An archaeologist who recreates scenes from academic life using Lego figures has gained thousands of followers on Twitter.

Donna Yates photographs the characters from the "Research Institute" set in different poses and posts the pictures to the LegoAcademics account.

They include a photo of female Lego figures celebrating the weekend with drinks, with the tongue-in-cheek caption: "Work Life Balance: The academics enjoy Friday drinks... because they know they will be working through the weekend."

Another shows a figure clasping a giant mug with the caption: "Dr Red quickly downs her 4th cup so she won't miss coffee with a co-author followed by the coffee break team meeting."

The account has gained more than 13,000 followers since her first tweet on Friday.

Dr Yates, an archaeologist in the Scottish Centre for Crime and Justice Research at Glasgow University, said: "Reflecting on it, perhaps the most interesting and exciting thing about this Twitter account are its followers.

"We have over 10,000 of the smartest, most inspiring people in the world, people who have devoted their lives to advancing every academic and scientific field imaginable, often because they love it, but for the benefit of all.
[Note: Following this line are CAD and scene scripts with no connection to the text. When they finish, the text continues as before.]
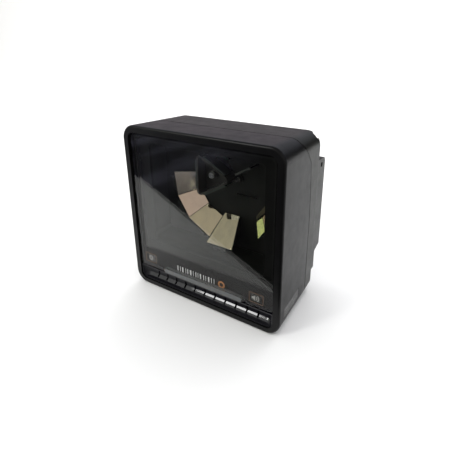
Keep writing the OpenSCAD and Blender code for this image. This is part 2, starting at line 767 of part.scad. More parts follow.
front_cover();
rear_housing();
window_glass();
window_print();
window_tape();
light_bar();
speaker_grille();
speaker_frame();
speaker_cone();
speaker_magnet();
touch_board();
touch_pads();
status_leds();
optics_chassis();
for (i = [1 : 5]) pattern_mirror(i);
polygon_hub();
for (i = [1 : 3]) polygon_mirror(i);
polygon_screw();
rotor_cup();
rotor_magnet();
motor_shaft();
motor_bearing();
bearing_housing();
motor_stator();
motor_coils();
motor_board();
motor_base();
motor_screws();
laser_barrel();
laser_lens();
fold_mirror();
collector_lens();
detector_board();
photodiode();
main_board();
board_chips();
board_capacitors();
ribbon_cable();
ribbon_sockets();
interface_jack();
auxiliary_jack();
housing_screws();
chassis_screws();
board_screws();
mount_inserts();
side_label();
rear_label();
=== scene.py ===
"""Looks of a flatbed barcode scanner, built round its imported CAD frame.

Metres, +Z up, window towards -Y. Places come from the frame's own boxes or are given in its axes.
"""
import json
import math

import bmesh
import bpy
from mathutils import Matrix, Vector


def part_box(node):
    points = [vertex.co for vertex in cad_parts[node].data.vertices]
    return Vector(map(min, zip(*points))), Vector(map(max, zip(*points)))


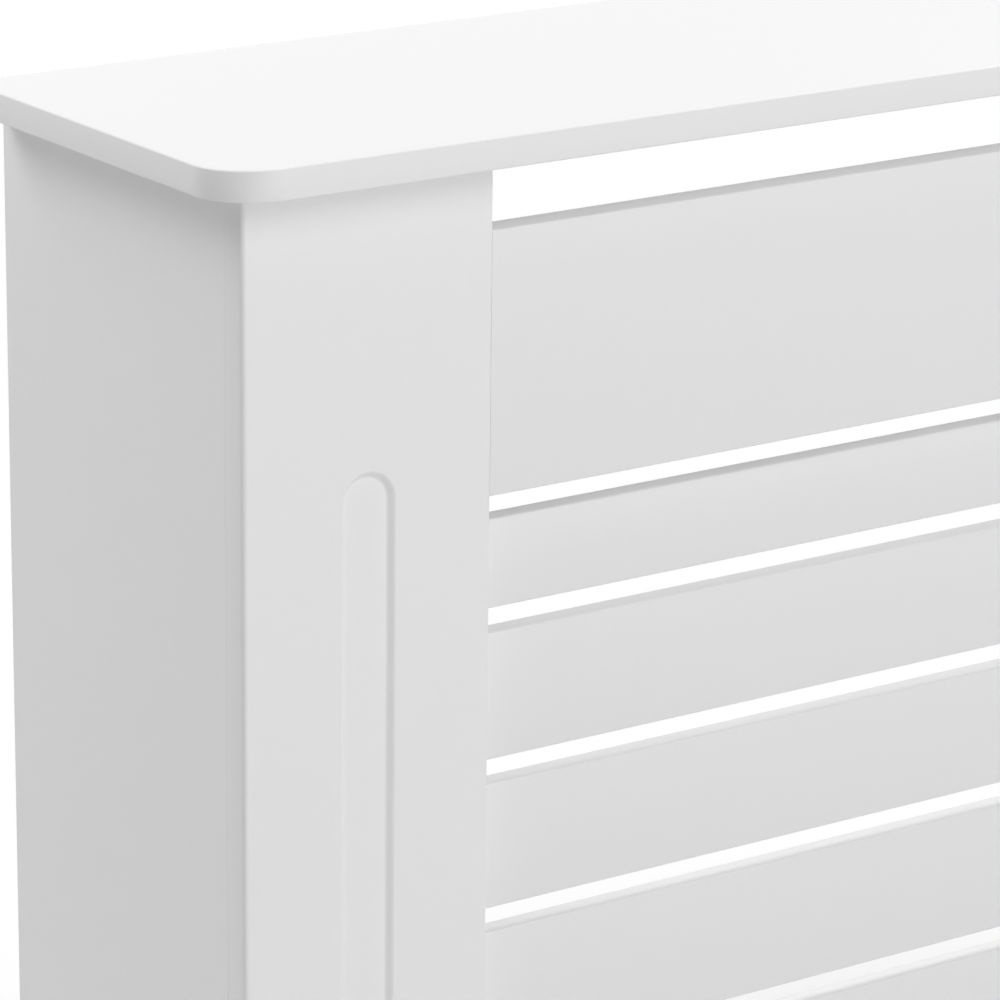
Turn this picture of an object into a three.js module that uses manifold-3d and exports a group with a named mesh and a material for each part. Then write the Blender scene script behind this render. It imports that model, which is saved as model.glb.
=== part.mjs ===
// Radiator cover cabinet: a slim case of white painted MDF that stands against a wall around a radiator.
//
// Millimetres, +Z up. The front faces -Y, the wall is at the +Y side, and left is -X as seen from the front.
// The origin is on the floor, under the middle of the shelf.
//
// The front is one frame: two fluted pillars with an upper and a lower rail dowelled between them. Slats lie
// across the back of the frame, screwed to a batten in the middle. The pillars cover the front edges of the
// side panels, and the shelf rests on top. The back and the bottom are open.

import * as THREE from 'three';
import { mergeVertices } from 'three/addons/utils/BufferGeometryUtils.js';
import Module from 'manifold-3d';

const wasm = await Module();
wasm.setup();

// ---- Overall size ----
const WIDTH = 1120;
const DEPTH = 190;
const HEIGHT = 815;

// ---- Shelf ----
const SHELF_THICKNESS = 12;
const SHELF_CORNER_RADIUS = 25;
const SHELF_EASE = 0.8; // rounding of the shelf's edges
const FRONT_OVERHANG = 15;
const SIDE_OVERHANG = 15;

// ---- Side panels ----
const SIDE_THICKNESS = 12;
const SKIRTING_DEPTH = 16; // notch at the foot of the wall side
const SKIRTING_HEIGHT = 100;

// ---- Pillars ----
const FRONT_THICKNESS = 12; // pillars and rails
const PILLAR_WIDTH = 110;
const PILLAR_ARRIS = 2; // rounding of the outer front upright edge
const FLUTE_WIDTH = 25;
const FLUTE_DEPTH = 2.5;
const FLUTE_COVE = 1.5; // rounding where the flute's walls meet its floor
const FLUTE_MARGIN = 112; // bare pillar above and below the flute

// ---- Rails and slats ----
const RAIL_HEIGHT = 104;
const OUTLET_GAP = 27; // warm air, between the shelf and the upper rail
const INLET_GAP = 51; // cold air, between the floor and the lower rail
const RAIL_GAP = 13.5; // between a rail and the slat next to it
const EDGE_EASE = 0.8; // rounding of the rails' and slats' long front edges
const SLAT_THICKNESS = 9;
const SLAT_GAP = 10;
const FIRST_SLAT_HEIGHT = 36;
const UPPER_SLAT_HEIGHT = 52;
const UPPER_SLAT_COUNT = 2;
const LOWER_SLAT_COUNT = 5; // alike, down to the lower rail
const SLAT_LAP = 60; // length of each slat end behind a pillar

// ---- Battens behind the front ----
const BATTEN_THICKNESS = 18;
const BATTEN_WIDTH = 30; // middle batten and its packers
const BATTEN_INSET = 20; // from the outer edges of the rails
const CORNER_BATTEN_SIZE = 18;
const CORNER_BATTEN_INSET = 30; // from the floor and from the shelf
const CORNER_SCREW_INSET = 90; // from each end of a corner batten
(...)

"These are the people that our children should look up to and should have as heroes. The Lego Academics are honoured to have such followers as 'peers'."

Lego released three female scientists as part of its Research Institute set earlier this month and they have already sold out.

Dr Yates said: "I am a bit surprised by how popular the Lego Academics have become, but I think that this goes to show that the image of a woman as a scientist isn't just accepted, it is embraced.

"I've got a lot of replies about the Lego Academics tweets but my absolute favourite was a mother reporting that after she showed the photos to her daughter, the little girl asked how she could become a professor too."

As part of the University's Trafficking Culture Project, which is funded by the European Research Council, the Leverhulme Foundation and the Fulbright Programme, Dr Yates is in a team of researchers who are studying the international trafficking of antiquities and the looting of archaeological sites.

Dr Yates insisted she is not using the posts to complain about academia.

She said: "Really, I have my dream job. Sure, there are some frustrations in the life of an academic, but I think I have the best job in the world."